The Defense Department’s enterprise cloud contract is already generating robust acquisition demand, coming on the heels of its chief information officer directing component agencies to use the vehicle in new cloud buys. 

Defense Information Systems Agency Director Lt. Gen. Robert Skinner said at the AFCEA TechNet Augusta conference Wednesday that 13 task orders off the Joint Warfighter Cloud Capability contract have already been awarded — worth more than $200 million over the lifecycle of the contract — and more are on the way.

The JWCC contract is held by Google, Microsoft, Amazon Web Services, and Oracle.

“A lot of work has gone on with JWCC, I think that is a success story,” Skinner said. “We’ve got like 13 [task orders] in contracting right now and 45 packages to where the department is truly moving out on this. And nine of them are associated with [Combined Joint All Domain Command and Control]. So there’s a link with CJADC2 when it comes to the cloud.”

CJACD2 is the rebranded version of the DOD’s Joint All Domain Command and Control effort, which is the department’s multidomain initiative to integrate sensors across air, land, sea, cyber and, now, allied network domains to reflect a combined JADC2 development that will provide defense leaders real-time command data. 
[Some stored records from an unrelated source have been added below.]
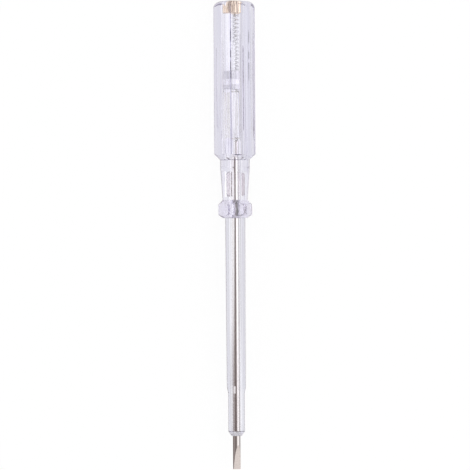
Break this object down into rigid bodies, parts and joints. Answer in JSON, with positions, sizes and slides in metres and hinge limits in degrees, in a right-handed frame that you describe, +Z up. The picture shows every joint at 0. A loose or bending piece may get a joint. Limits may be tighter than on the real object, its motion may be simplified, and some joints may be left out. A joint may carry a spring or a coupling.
{
  "type": "voltage tester screwdriver",
  "caption": "Mains voltage tester in the form of a slotted screwdriver: clear six-sided grip with a neon lamp, resistor and spring inside, sleeved shank and a brass end screw.",
  "frame": {"origin": "middle of the tool's length and width, on the surface that the grip's flat lies on", "axes": "+X along the tool from the finger contact to the blade, +Z up from the flat that the grip lies on, +Y across"},
  "size_m": [0.19, 0.017, 0.0156],
  "materials": {
    "clear_plastic": "clear moulded plastic with a faint lilac tint",
    "chromed_steel": "bright chromed",
    "brass": "machined, knurled outside",
    "spring_steel": "drawn wire, bright",
    "tinned_cap": "pressed and tinned, satin",
    "lacquer": "pale lacquer on a ceramic rod",
    "lamp_glass": "clear glass tube",
    "nickel": "plain nickel"
  },
  "bodies": {
    "tool": {"handle_body": "clear_plastic", "shank_sleeve": "clear_plastic", "blade_shank": "chromed_steel", "end_bush": "brass", "resistor_rear_cap": "tinned_cap", "resistor_body": "lacquer", "resistor_front_cap": "tinned_cap", "lamp_glass": "lamp_glass", "lamp_rear_lead": "nickel", "lamp_front_lead": "nickel", "lamp_rear_electrode": "nickel", "lamp_front_electrode": "nickel"},
    "spring": {"contact_spring": "spring_steel"},
    "screw": {"end_screw": "brass"}
  },
  "joints": [
    {"name": "screw_travel", "type": "slide", "parent": "tool", "child": "spring", "axis": [-1, 0, 0], "range_m": [0, 0.0044], "deforming": ["contact_spring"]},
    {"name": "screw_turn", "type": "hinge", "parent": "spring", "child": "screw", "pos_m": [-0.09215, 0, 0.00778], "axis": [-1, 0, 0], "range_deg": [0, 1980]}
  ],
  "couplings": [
    {"joint": "screw_turn", "follows": "screw_travel", "rad_per_m": 7854}
  ]
}
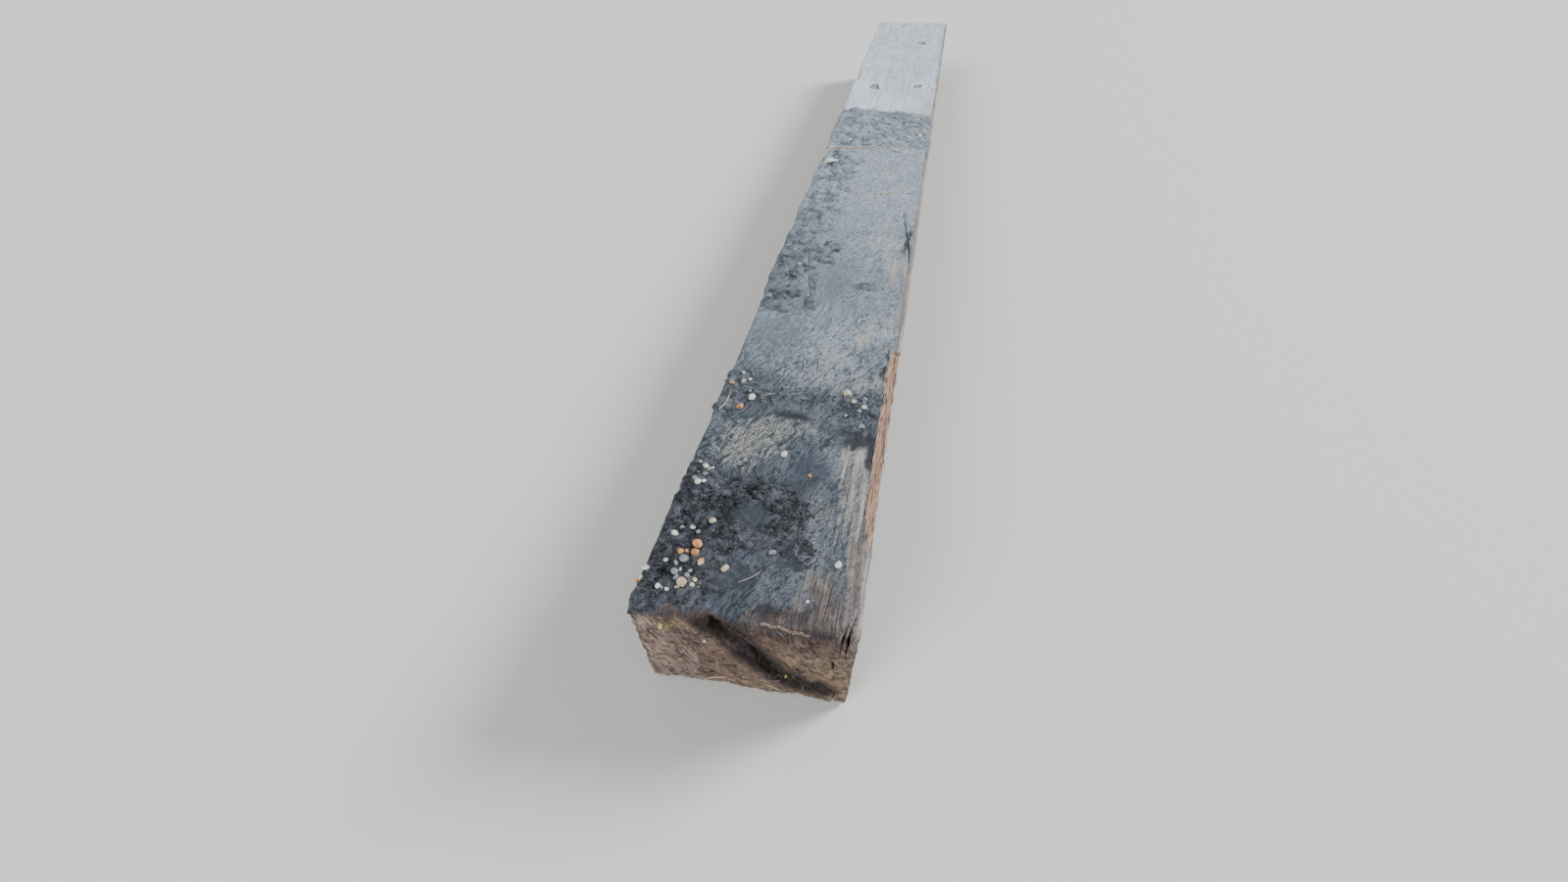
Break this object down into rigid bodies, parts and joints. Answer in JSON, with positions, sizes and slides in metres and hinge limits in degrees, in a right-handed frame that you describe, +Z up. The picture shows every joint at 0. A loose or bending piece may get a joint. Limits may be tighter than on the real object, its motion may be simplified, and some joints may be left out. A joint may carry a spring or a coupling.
{
  "type": "hardwood beam",
  "caption": "Heavy rectangular sawn hardwood beam with worn arrises, drying checks, a torn splinter scar and a decayed end.",
  "frame": {"origin": "middle of the rectangle that the beam covers, on its underside", "axes": "+Z up, +Y along the beam away from its decayed end, +X towards the side with the splinter scar"},
  "size_m": [0.3, 3, 0.22],
  "materials": {
    "hardwood": "matte"
  },
  "bodies": {
    "root": {"beam": "hardwood"}
  },
  "joints": []
}
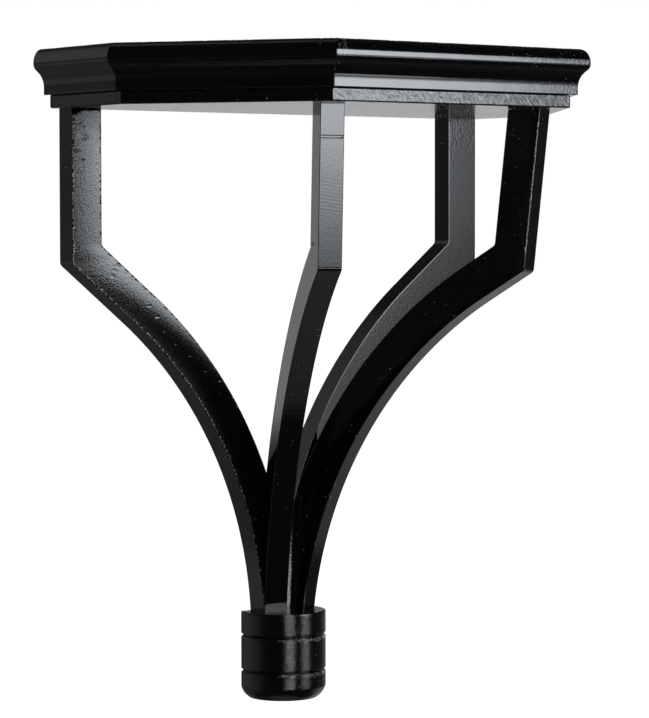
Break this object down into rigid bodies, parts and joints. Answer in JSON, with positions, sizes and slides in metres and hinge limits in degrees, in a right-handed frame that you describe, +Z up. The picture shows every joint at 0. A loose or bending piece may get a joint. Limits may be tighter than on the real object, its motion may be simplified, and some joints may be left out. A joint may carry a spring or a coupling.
{
  "type": "wooden shelf bracket",
  "caption": "Wall shelf bracket of black-painted wood: moulded angular shelf on slender swept ribs that gather on a turned drop.",
  "frame": {"origin": "on the wall face of the moulded shelf board, halfway along the wall and halfway up the board", "axes": "+Y out of the back face into the wall, +Z up, +X to the right seen from the front; the shelf stands out towards -Y"},
  "size_m": [0.3332, 0.1846, 0.384],
  "materials": {
    "shelf_paint": "gloss black paint, saw marks telegraphing through on the front edge",
    "rib_paint": "brushed gloss black paint over sawn wood, stippled, with pinholes and worn arrises",
    "drop_paint": "gloss black paint over turned wood"
  },
  "bodies": {
    "root": {"moulded_shelf_board": "shelf_paint", "under_board": "shelf_paint", "left_wall_rib": "rib_paint", "left_front_rib": "rib_paint", "right_front_rib": "rib_paint", "right_wall_rib": "rib_paint", "turned_drop": "drop_paint"}
  },
  "joints": []
}
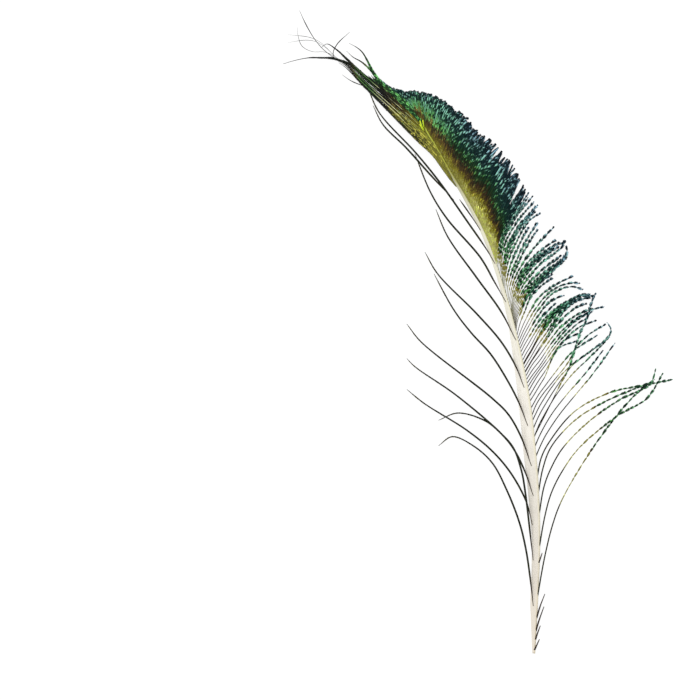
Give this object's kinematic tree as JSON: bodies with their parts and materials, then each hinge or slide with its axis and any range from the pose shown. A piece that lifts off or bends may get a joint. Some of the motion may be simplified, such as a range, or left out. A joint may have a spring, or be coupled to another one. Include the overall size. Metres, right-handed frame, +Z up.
{
  "type": "peacock feather",
  "caption": "Peacock sword feather lying flat: pale bent shaft, close shimmering vane on one side that loosens into a comb, long single barbs on the other",
  "frame": {"origin": "on the surface under the middle of the feather's box", "axes": "+Y from the cut end of the quill towards the tip, +X to the side of the close vane, +Z up, out of the feather's face"},
  "size_m": [0.2152, 0.3516, 0.0105],
  "materials": {
    "feather": "iridescent teal, green and copper barbs with a fine broken sparkle",
    "shaft": "pale ivory keratin, satin, olive green towards the tip"
  },
  "bodies": {
    "root": {"feather": "feather"}
  },
  "joints": []
}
Earlier this month, DOD CIO John Sherman a issued a memo directing that all existing DOD cloud contracts be transitioned to JWCC upon expiration and that any new secret or top secret-level cloud capabilities — also known as DISA Impact Level 6 — go through JWCC. 

The memo made ripples when announced, as DISA officials had initially said that the armed services could continue to use their own cloud networks, a sentiment that Skinner seemed to allude to Wednesday.  

“We are working hand in hand with [the Army Enterprise Cloud Management Agency] and the other service cloud offerings to see how we can work together to make sure the department gets the best value for their cloud capabilities and cloud hosting,” he said.

Skinner also added that DISA was leveraging infrastructure-as-code and accelerators to help DOD components onboard cloud capabilities, but called on industry to help smooth the rough waters of getting software applications to the cloud. 

“Those mission partners that aren’t cloud experts, we have set up an environment to include what we call Vulcan, which is our DevSecOps, that enables our mission partners to leverage the cloud even faster,” he said. “My question and ask to industry is application rationalization.”  

Skinner said that rehosting an application in the cloud does little from a security and performance standpoint and called for industry partners to continue efforts moving legacy applications to the cloud while modernizing them at the same time 

When asked about the potential task orders related to CJADC2, Skinner deferred the specifics to the mission partners requesting the task orders.

He also said that DISA was already approving information-sharing between allies over cloud networks, as opposed to strictly on-prem networks. 

“Is it to the level that we want it to be? No,” he said. “We already have instances where we have partners in cloud environments with DOD and sharing that information.”